Now, to the present: Kraken’s involvement is a smart marketing tactic, but it doesn’t change the underlying fragility. The narrative that “crypto is going mainstream through sports” is a myth when the assets themselves have no intrinsic value. Compare this to the DeFi liquidity fragmentation narrative that VCs push to sell new products — it’s the same mechanism: create a problem, offer a solution, cash out. Here, the problem is “fan engagement without tokenization,” and the solution is a token that dilutes fans financially while giving them fake ownership. I don’t expect the majority to see through it, but I write for the ones who do — the readers who want technical truth over marketing.

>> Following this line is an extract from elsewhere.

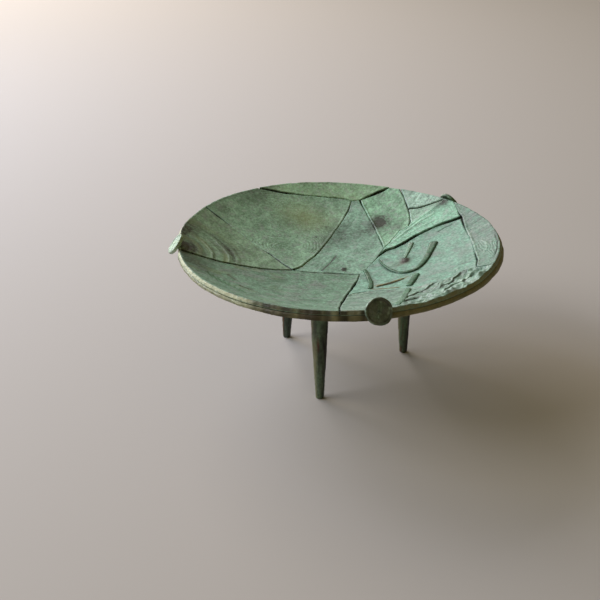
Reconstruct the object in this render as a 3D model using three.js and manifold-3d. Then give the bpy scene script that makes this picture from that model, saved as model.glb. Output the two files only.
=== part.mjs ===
// A shallow bronze bowl on three tapered legs.
//
// A dished shell carries a lining of thin cast plates that meet along open seams. Bars and
// strips are laid over the plates, and three round discs are pegged to the shell's edge.
// The legs are fitted to the underside, and each has a tenon that passes through the shell.
//
// Units are millimetres and +Z is up. The origin is on the ground, under the middle of the
// whole part. Plan coordinates are counted from the bowl's own centre, a few mm from there.
import * as THREE from "three";
import { mergeVertices } from "three/addons/utils/BufferGeometryUtils.js";
import Module from "manifold-3d";

const wasm = await Module();
wasm.setup();

// Driving dimensions
const RIM_RADIUS = 150.3;
const RIM_HEIGHT = 132.1; // the lip of the shell's inner face
const BOWL_DEPTH = 37.6; // from the lip down to the middle of the inner face
const SHELL_THICKNESS = 3;
const LIP_EXTRA = 2; // how much thicker the shell is at its edge
const HEAVY_LIP_EXTRA = 1.5; // and a further swelling at the front and at the right
const SEAM = 0.9; // the open seam between two plates
const BEDDING = 0.5; // clearance under a plate, bar or strip
const BASE_LEVEL = 2.2; // top of the plates that carry bars and strips
const DISC_THICKNESS = 4.5;
const PEG_RADIUS = 0.8;
const PEG_LENGTH = 5;
const PEG_ROOT = 1; // how far a peg reaches into its disc
const EDGE_MIDDLE = -1.5; // height of a peg on the edge, from the inner face
const SEAT_REACH = 0.9; // a seat runs as far as the edge turns away to this cosine
const FOOT_RADIUS = 3.8;
const LEG_TOP_RADIUS = 9;
const LEG_CIRCLE = 70.5; // the feet stand on this radius
const LEG_SHIFT = 2.5; // how far the circle's centre lies to the right of the bowl's
const LEG_SPLAY = 3; // each leg's top stands this much nearer the middle than its foot
const TENON_RADIUS = 4;
const TENON_STOP = 1.2; // a tenon ends this far under the inner face
const TENON_ROOT = 5; // how far a tenon reaches into its leg
const HOLE_REACH = 12; // how far a tenon's hole is cut each way, to clear the sloping shell
const BOWL_CENTRE = [-0.1, 2.7, 0]; // from the middle of the whole part
const FIT_GAP = 0.35; // clearance where two pieces meet

// How finely round and curved shapes are drawn
const PATCH_STEPS = 8; // at least this many steps each way over a plate
const RIM_STEP = 9; // degrees between the points of a plate's outer edge
const BAR_STEP = 7; // between the points of a bar
const LEG_SIDES = 20;
const LEG_RINGS = 7;
const DISC_SIDES = 40;
const PEG_SIDES = 12;
const SHELL_SIDES = 60;
const SHELL_RINGS = 9;

// The bowl's inner face is part of this sphere.
const BALL_RADIUS = (RIM_RADIUS ** 2 + BOWL_DEPTH ** 2) / (2 * BOWL_DEPTH);
const BALL_CENTRE_Z = RIM_HEIGHT - BOWL_DEPTH + BALL_RADIUS;

const radians = (degrees) => THREE.MathUtils.degToRad(degrees);

// Each disc: its radius, where on the edge it is, the azimuth and elevation that it faces, how
// far it stands above the middle of the edge, and how deep its flat seat is cut.
const WALL_SLOPE = 28; // the wall's own elevation at the edge
const DISCS = {
  left: { radius: 10.8, azimuth: -172, faces: [-171, 38], lift: 2.6, seat: 1.2 },
  front: { radius: 12, azimuth: -76.3, faces: [-76.3, WALL_SLOPE], lift: 2, seat: 0 },
  back: { radius: 12, azimuth: 42, faces: [42, WALL_SLOPE], lift: -4, seat: 0 },
};

// The hand-trimmed edge: its radius swells and dips a little on its way round.
function trimmedRadius(azimuth) {
  const a = radians(azimuth);
  const wide = 1.2 * Math.cos(a) + 1.5 * Math.cos(2 * a + 0.5);
  const narrow = 1.3 * Math.cos(3 * a - 0.85) + 0.3 * Math.cos(4 * a - 1.9);
  return RIM_RADIUS + wide + narrow;
}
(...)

What does this mean for you? The takeaway is not to avoid all fan tokens, but to approach them with the same skepticism you’d bring to a 2017 ICO. If you must trade, use a strict exit plan tied to the tournament end. Watch for the first major exchange delisting or SEC statement — that will be the signal. Meanwhile, focus on projects building sustainable revenue streams: DEXs with real volume, perpetuals, even Layer2 solutions that, despite post-Dencun blob saturation fears, at least have fees tied to usage. Fan tokens are a carnival ride — fun, but don’t mistake it for a vehicle to the moon.
In the ashes of Terra, we didn’t learn the lesson about narrative-driven assets. We just repackaged the same tools with a different logo. The World Cup will end. The noise will fade. And then we’ll see what actually holds value. Until then, keep your eyes on the smart contract audits, on-chain metrics, and regulatory filings — not the fireworks.